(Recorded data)
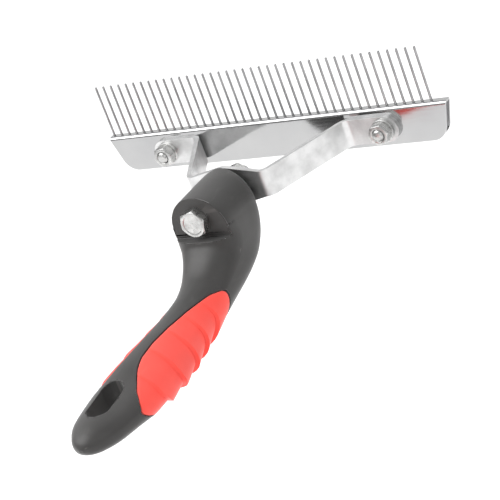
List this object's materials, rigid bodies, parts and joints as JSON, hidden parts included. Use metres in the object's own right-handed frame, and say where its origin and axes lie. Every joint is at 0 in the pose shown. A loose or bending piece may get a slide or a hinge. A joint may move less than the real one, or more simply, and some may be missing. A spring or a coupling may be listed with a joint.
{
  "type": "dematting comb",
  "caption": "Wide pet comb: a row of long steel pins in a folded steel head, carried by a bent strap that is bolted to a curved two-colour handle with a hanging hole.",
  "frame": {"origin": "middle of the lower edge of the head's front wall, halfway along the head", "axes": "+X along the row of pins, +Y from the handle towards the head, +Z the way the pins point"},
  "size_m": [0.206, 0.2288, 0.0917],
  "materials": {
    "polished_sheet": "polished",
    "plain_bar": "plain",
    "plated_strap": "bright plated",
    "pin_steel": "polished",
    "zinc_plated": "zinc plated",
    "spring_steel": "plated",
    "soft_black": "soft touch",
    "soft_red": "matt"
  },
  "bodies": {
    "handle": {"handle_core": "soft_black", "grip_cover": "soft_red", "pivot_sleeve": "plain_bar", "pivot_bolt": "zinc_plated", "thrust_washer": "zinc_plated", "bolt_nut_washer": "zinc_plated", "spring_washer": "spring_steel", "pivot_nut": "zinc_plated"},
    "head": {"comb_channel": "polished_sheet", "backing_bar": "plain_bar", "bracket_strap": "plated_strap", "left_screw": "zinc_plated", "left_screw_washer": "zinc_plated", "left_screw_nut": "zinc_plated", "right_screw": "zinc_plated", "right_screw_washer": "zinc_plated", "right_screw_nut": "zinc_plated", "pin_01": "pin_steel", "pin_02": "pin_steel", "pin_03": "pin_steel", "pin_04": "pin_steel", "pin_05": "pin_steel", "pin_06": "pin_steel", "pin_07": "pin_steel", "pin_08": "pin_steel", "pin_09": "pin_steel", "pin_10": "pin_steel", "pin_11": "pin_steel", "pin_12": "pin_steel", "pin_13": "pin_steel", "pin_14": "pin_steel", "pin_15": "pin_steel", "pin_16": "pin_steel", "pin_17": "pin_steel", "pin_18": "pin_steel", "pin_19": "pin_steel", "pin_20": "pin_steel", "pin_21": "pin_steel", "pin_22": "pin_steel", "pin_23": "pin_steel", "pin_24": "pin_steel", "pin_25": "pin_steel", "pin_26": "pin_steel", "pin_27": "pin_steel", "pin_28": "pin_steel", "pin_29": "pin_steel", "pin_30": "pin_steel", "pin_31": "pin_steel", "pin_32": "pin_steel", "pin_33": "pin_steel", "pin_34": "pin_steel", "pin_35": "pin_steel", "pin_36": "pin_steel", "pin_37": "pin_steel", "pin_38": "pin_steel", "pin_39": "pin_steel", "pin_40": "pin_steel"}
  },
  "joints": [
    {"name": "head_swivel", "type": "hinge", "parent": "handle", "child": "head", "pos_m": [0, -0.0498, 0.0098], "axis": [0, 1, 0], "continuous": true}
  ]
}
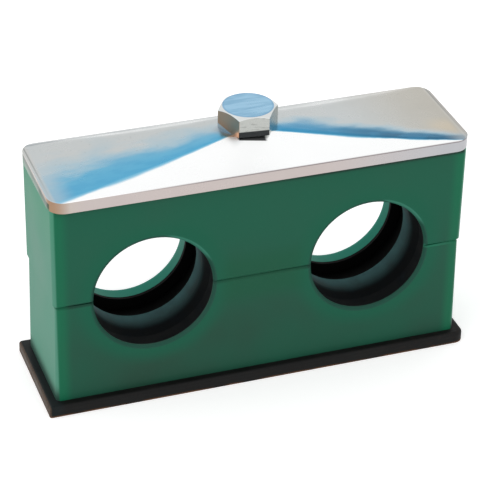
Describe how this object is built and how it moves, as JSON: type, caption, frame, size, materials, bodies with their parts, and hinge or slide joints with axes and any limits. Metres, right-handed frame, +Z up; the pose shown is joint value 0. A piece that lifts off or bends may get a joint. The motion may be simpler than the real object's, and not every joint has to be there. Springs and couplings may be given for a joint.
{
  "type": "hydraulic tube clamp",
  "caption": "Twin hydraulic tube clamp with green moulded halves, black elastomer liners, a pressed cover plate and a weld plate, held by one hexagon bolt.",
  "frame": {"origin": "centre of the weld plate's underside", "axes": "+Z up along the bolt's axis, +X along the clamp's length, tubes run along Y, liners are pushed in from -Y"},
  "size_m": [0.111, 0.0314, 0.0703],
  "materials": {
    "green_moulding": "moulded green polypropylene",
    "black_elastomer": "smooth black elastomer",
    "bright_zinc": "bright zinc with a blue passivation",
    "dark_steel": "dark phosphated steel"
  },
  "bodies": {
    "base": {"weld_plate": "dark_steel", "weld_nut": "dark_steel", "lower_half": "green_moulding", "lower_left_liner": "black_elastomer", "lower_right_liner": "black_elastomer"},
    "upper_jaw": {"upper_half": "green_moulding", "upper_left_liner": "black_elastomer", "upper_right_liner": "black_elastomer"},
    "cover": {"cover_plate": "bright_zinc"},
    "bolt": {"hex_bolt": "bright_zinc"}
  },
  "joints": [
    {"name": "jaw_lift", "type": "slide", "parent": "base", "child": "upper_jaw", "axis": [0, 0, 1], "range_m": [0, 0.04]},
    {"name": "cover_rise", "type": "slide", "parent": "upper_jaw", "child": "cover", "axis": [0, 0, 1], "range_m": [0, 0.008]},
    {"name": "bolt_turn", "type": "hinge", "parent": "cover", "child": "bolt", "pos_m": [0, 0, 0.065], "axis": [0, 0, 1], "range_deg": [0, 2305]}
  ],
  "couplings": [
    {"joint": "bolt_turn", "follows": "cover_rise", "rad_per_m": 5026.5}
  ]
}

▸ DIRECTIVE: Copy all of the material word for word.

▸ THE REPLY:
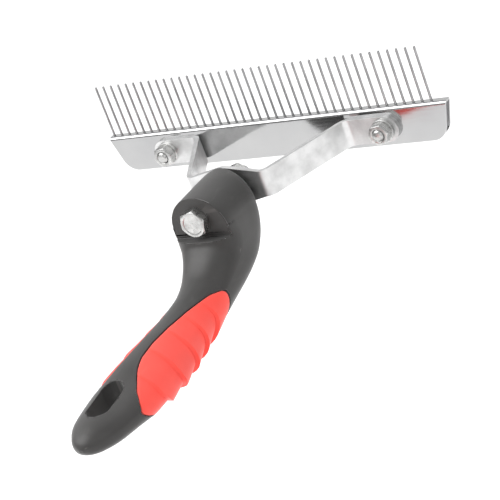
List this object's materials, rigid bodies, parts and joints as JSON, hidden parts included. Use metres in the object's own right-handed frame, and say where its origin and axes lie. Every joint is at 0 in the pose shown. A loose or bending piece may get a slide or a hinge. A joint may move less than the real one, or more simply, and some may be missing. A spring or a coupling may be listed with a joint.
{
  "type": "dematting comb",
  "caption": "Wide pet comb: a row of long steel pins in a folded steel head, carried by a bent strap that is bolted to a curved two-colour handle with a hanging hole.",
  "frame": {"origin": "middle of the lower edge of the head's front wall, halfway along the head", "axes": "+X along the row of pins, +Y from the handle towards the head, +Z the way the pins point"},
  "size_m": [0.206, 0.2288, 0.0917],
  "materials": {
    "polished_sheet": "polished",
    "plain_bar": "plain",
    "plated_strap": "bright plated",
    "pin_steel": "polished",
    "zinc_plated": "zinc plated",
    "spring_steel": "plated",
    "soft_black": "soft touch",
    "soft_red": "matt"
  },
  "bodies": {
    "handle": {"handle_core": "soft_black", "grip_cover": "soft_red", "pivot_sleeve": "plain_bar", "pivot_bolt": "zinc_plated", "thrust_washer": "zinc_plated", "bolt_nut_washer": "zinc_plated", "spring_washer": "spring_steel", "pivot_nut": "zinc_plated"},
    "head": {"comb_channel": "polished_sheet", "backing_bar": "plain_bar", "bracket_strap": "plated_strap", "left_screw": "zinc_plated", "left_screw_washer": "zinc_plated", "left_screw_nut": "zinc_plated", "right_screw": "zinc_plated", "right_screw_washer": "zinc_plated", "right_screw_nut": "zinc_plated", "pin_01": "pin_steel", "pin_02": "pin_steel", "pin_03": "pin_steel", "pin_04": "pin_steel", "pin_05": "pin_steel", "pin_06": "pin_steel", "pin_07": "pin_steel", "pin_08": "pin_steel", "pin_09": "pin_steel", "pin_10": "pin_steel", "pin_11": "pin_steel", "pin_12": "pin_steel", "pin_13": "pin_steel", "pin_14": "pin_steel", "pin_15": "pin_steel", "pin_16": "pin_steel", "pin_17": "pin_steel", "pin_18": "pin_steel", "pin_19": "pin_steel", "pin_20": "pin_steel", "pin_21": "pin_steel", "pin_22": "pin_steel", "pin_23": "pin_steel", "pin_24": "pin_steel", "pin_25": "pin_steel", "pin_26": "pin_steel", "pin_27": "pin_steel", "pin_28": "pin_steel", "pin_29": "pin_steel", "pin_30": "pin_steel", "pin_31": "pin_steel", "pin_32": "pin_steel", "pin_33": "pin_steel", "pin_34": "pin_steel", "pin_35": "pin_steel", "pin_36": "pin_steel", "pin_37": "pin_steel", "pin_38": "pin_steel", "pin_39": "pin_steel", "pin_40": "pin_steel"}
  },
  "joints": [
    {"name": "head_swivel", "type": "hinge", "parent": "handle", "child": "head", "pos_m": [0, -0.0498, 0.0098], "axis": [0, 1, 0], "continuous": true}
  ]
}
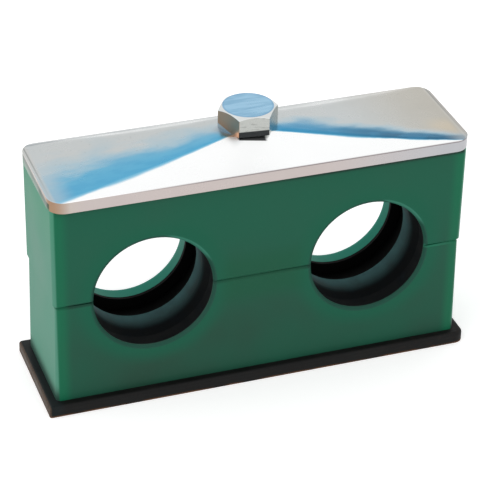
Describe how this object is built and how it moves, as JSON: type, caption, frame, size, materials, bodies with their parts, and hinge or slide joints with axes and any limits. Metres, right-handed frame, +Z up; the pose shown is joint value 0. A piece that lifts off or bends may get a joint. The motion may be simpler than the real object's, and not every joint has to be there. Springs and couplings may be given for a joint.
{
  "type": "hydraulic tube clamp",
  "caption": "Twin hydraulic tube clamp with green moulded halves, black elastomer liners, a pressed cover plate and a weld plate, held by one hexagon bolt.",
  "frame": {"origin": "centre of the weld plate's underside", "axes": "+Z up along the bolt's axis, +X along the clamp's length, tubes run along Y, liners are pushed in from -Y"},
  "size_m": [0.111, 0.0314, 0.0703],
  "materials": {
    "green_moulding": "moulded green polypropylene",
    "black_elastomer": "smooth black elastomer",
    "bright_zinc": "bright zinc with a blue passivation",
    "dark_steel": "dark phosphated steel"
  },
  "bodies": {
    "base": {"weld_plate": "dark_steel", "weld_nut": "dark_steel", "lower_half": "green_moulding", "lower_left_liner": "black_elastomer", "lower_right_liner": "black_elastomer"},
    "upper_jaw": {"upper_half": "green_moulding", "upper_left_liner": "black_elastomer", "upper_right_liner": "black_elastomer"},
    "cover": {"cover_plate": "bright_zinc"},
    "bolt": {"hex_bolt": "bright_zinc"}
  },
  "joints": [
    {"name": "jaw_lift", "type": "slide", "parent": "base", "child": "upper_jaw", "axis": [0, 0, 1], "range_m": [0, 0.04]},
    {"name": "cover_rise", "type": "slide", "parent": "upper_jaw", "child": "cover", "axis": [0, 0, 1], "range_m": [0, 0.008]},
    {"name": "bolt_turn", "type": "hinge", "parent": "cover", "child": "bolt", "pos_m": [0, 0, 0.065], "axis": [0, 0, 1], "range_deg": [0, 2305]}
  ],
  "couplings": [
    {"joint": "bolt_turn", "follows": "cover_rise", "rad_per_m": 5026.5}
  ]
}